Description of the task:
Every entry below must appear again, exactly as written.

-- Begin Material supplied --

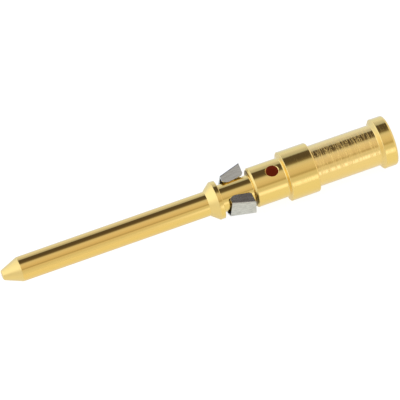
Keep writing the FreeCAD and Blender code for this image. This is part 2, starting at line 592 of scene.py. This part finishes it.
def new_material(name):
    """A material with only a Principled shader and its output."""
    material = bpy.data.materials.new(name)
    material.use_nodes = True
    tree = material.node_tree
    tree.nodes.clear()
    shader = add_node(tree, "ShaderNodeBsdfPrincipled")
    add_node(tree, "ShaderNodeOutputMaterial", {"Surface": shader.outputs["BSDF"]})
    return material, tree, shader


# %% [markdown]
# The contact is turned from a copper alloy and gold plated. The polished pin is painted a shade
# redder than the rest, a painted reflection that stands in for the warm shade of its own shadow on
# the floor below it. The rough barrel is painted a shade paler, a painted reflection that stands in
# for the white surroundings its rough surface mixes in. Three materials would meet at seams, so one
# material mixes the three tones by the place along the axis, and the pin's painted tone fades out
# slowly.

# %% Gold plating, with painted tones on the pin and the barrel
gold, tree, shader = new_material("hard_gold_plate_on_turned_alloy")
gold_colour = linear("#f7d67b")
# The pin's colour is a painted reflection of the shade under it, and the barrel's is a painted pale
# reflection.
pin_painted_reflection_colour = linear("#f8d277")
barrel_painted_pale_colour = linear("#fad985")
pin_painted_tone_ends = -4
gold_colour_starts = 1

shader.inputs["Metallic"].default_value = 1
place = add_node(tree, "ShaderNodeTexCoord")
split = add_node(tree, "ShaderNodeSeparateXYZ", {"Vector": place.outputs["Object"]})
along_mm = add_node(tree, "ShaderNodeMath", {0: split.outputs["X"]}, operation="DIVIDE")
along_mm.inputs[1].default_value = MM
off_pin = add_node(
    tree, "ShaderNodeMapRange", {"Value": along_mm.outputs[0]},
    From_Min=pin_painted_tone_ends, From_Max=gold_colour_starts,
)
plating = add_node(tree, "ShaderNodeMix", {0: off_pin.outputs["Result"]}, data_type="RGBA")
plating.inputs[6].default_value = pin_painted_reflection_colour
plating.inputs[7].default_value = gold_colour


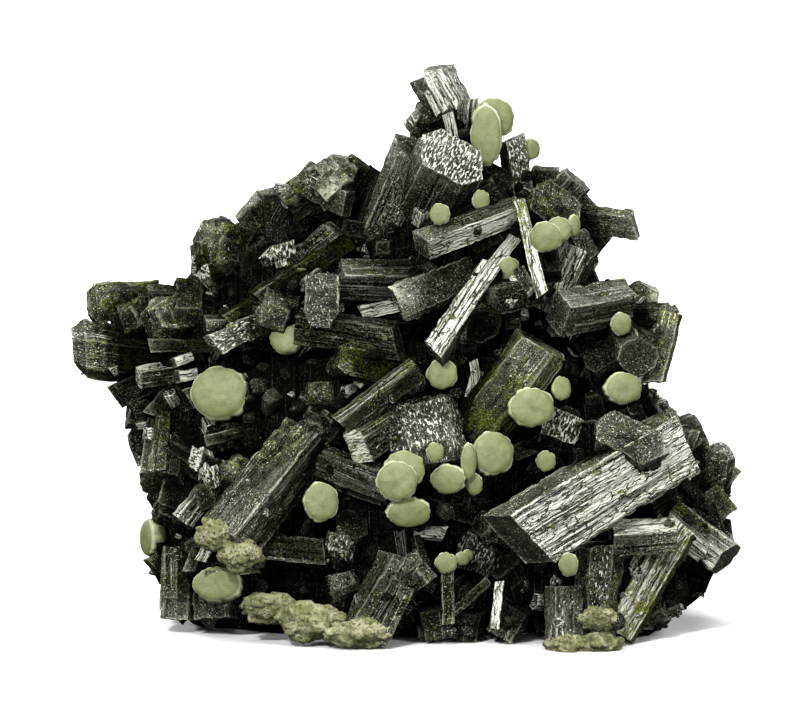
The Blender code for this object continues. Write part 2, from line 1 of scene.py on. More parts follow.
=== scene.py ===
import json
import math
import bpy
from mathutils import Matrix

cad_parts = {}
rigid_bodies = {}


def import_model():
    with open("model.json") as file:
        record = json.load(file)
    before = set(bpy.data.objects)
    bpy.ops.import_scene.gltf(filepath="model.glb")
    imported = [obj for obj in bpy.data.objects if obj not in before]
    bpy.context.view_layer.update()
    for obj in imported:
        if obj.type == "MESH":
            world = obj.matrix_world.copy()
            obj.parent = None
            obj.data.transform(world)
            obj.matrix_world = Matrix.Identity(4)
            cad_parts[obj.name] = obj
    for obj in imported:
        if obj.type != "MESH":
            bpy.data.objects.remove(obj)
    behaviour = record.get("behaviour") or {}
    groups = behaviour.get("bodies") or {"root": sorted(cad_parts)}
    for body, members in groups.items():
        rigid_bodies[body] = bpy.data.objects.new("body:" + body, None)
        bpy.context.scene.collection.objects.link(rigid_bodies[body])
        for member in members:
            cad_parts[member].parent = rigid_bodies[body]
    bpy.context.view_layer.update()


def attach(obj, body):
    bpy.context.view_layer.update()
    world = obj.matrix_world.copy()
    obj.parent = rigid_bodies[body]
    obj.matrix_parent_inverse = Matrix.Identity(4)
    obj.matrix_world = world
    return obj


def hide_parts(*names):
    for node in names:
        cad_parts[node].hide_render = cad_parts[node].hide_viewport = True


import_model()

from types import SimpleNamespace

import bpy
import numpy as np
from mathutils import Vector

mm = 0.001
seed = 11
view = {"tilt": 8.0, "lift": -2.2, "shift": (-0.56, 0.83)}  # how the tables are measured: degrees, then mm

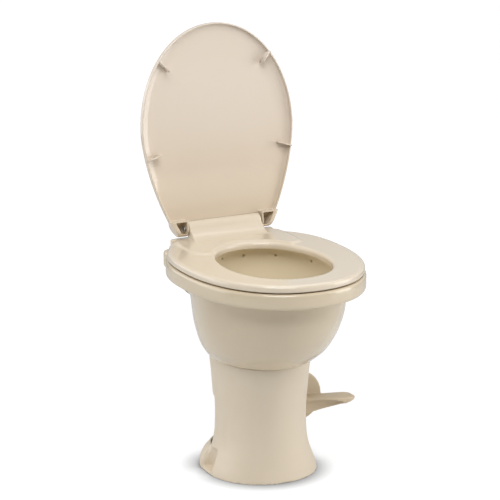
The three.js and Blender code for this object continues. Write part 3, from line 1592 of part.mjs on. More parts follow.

-- End Material supplied --

Output for this task:
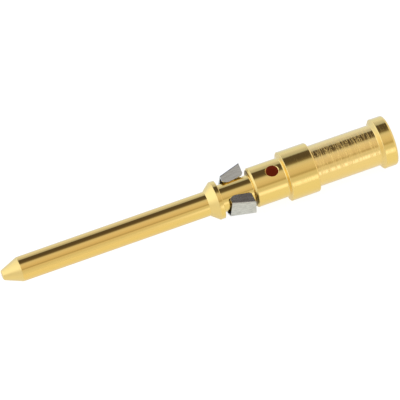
Keep writing the FreeCAD and Blender code for this image. This is part 2, starting at line 592 of scene.py. This part finishes it.
def new_material(name):
    """A material with only a Principled shader and its output."""
    material = bpy.data.materials.new(name)
    material.use_nodes = True
    tree = material.node_tree
    tree.nodes.clear()
    shader = add_node(tree, "ShaderNodeBsdfPrincipled")
    add_node(tree, "ShaderNodeOutputMaterial", {"Surface": shader.outputs["BSDF"]})
    return material, tree, shader


# %% [markdown]
# The contact is turned from a copper alloy and gold plated. The polished pin is painted a shade
# redder than the rest, a painted reflection that stands in for the warm shade of its own shadow on
# the floor below it. The rough barrel is painted a shade paler, a painted reflection that stands in
# for the white surroundings its rough surface mixes in. Three materials would meet at seams, so one
# material mixes the three tones by the place along the axis, and the pin's painted tone fades out
# slowly.

# %% Gold plating, with painted tones on the pin and the barrel
gold, tree, shader = new_material("hard_gold_plate_on_turned_alloy")
gold_colour = linear("#f7d67b")
# The pin's colour is a painted reflection of the shade under it, and the barrel's is a painted pale
# reflection.
pin_painted_reflection_colour = linear("#f8d277")
barrel_painted_pale_colour = linear("#fad985")
pin_painted_tone_ends = -4
gold_colour_starts = 1

shader.inputs["Metallic"].default_value = 1
place = add_node(tree, "ShaderNodeTexCoord")
split = add_node(tree, "ShaderNodeSeparateXYZ", {"Vector": place.outputs["Object"]})
along_mm = add_node(tree, "ShaderNodeMath", {0: split.outputs["X"]}, operation="DIVIDE")
along_mm.inputs[1].default_value = MM
off_pin = add_node(
    tree, "ShaderNodeMapRange", {"Value": along_mm.outputs[0]},
    From_Min=pin_painted_tone_ends, From_Max=gold_colour_starts,
)
plating = add_node(tree, "ShaderNodeMix", {0: off_pin.outputs["Result"]}, data_type="RGBA")
plating.inputs[6].default_value = pin_painted_reflection_colour
plating.inputs[7].default_value = gold_colour


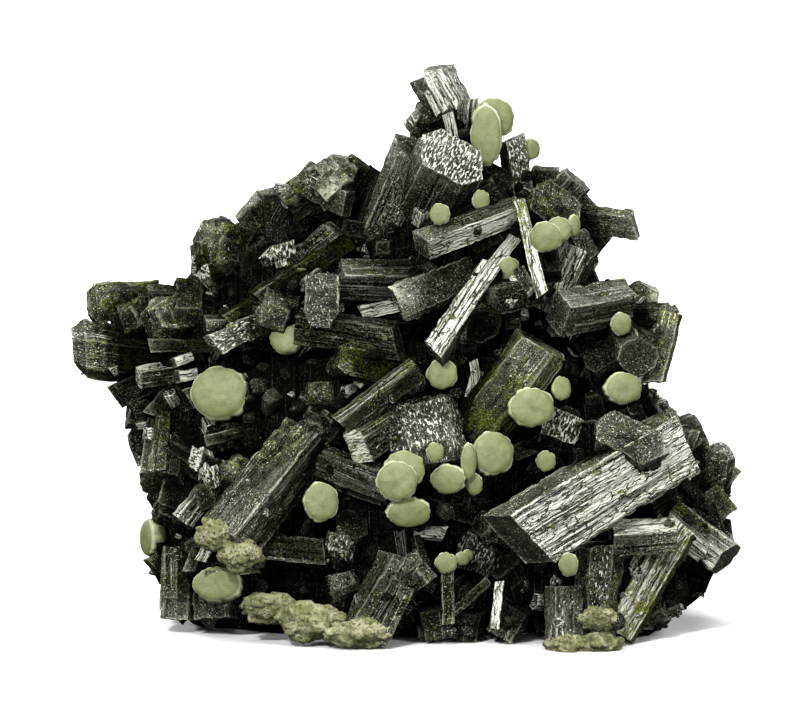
The Blender code for this object continues. Write part 2, from line 1 of scene.py on. More parts follow.
=== scene.py ===
import json
import math
import bpy
from mathutils import Matrix

cad_parts = {}
rigid_bodies = {}


def import_model():
    with open("model.json") as file:
        record = json.load(file)
    before = set(bpy.data.objects)
    bpy.ops.import_scene.gltf(filepath="model.glb")
    imported = [obj for obj in bpy.data.objects if obj not in before]
    bpy.context.view_layer.update()
    for obj in imported:
        if obj.type == "MESH":
            world = obj.matrix_world.copy()
            obj.parent = None
            obj.data.transform(world)
            obj.matrix_world = Matrix.Identity(4)
            cad_parts[obj.name] = obj
    for obj in imported:
        if obj.type != "MESH":
            bpy.data.objects.remove(obj)
    behaviour = record.get("behaviour") or {}
    groups = behaviour.get("bodies") or {"root": sorted(cad_parts)}
    for body, members in groups.items():
        rigid_bodies[body] = bpy.data.objects.new("body:" + body, None)
        bpy.context.scene.collection.objects.link(rigid_bodies[body])
        for member in members:
            cad_parts[member].parent = rigid_bodies[body]
    bpy.context.view_layer.update()


def attach(obj, body):
    bpy.context.view_layer.update()
    world = obj.matrix_world.copy()
    obj.parent = rigid_bodies[body]
    obj.matrix_parent_inverse = Matrix.Identity(4)
    obj.matrix_world = world
    return obj


def hide_parts(*names):
    for node in names:
        cad_parts[node].hide_render = cad_parts[node].hide_viewport = True


import_model()

from types import SimpleNamespace

import bpy
import numpy as np
from mathutils import Vector

mm = 0.001
seed = 11
view = {"tilt": 8.0, "lift": -2.2, "shift": (-0.56, 0.83)}  # how the tables are measured: degrees, then mm

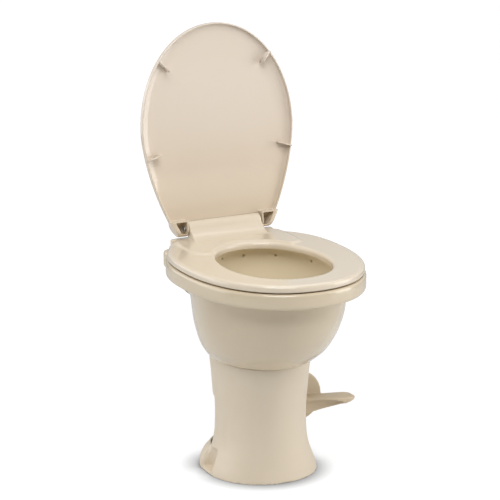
The three.js and Blender code for this object continues. Write part 3, from line 1592 of part.mjs on. More parts follow.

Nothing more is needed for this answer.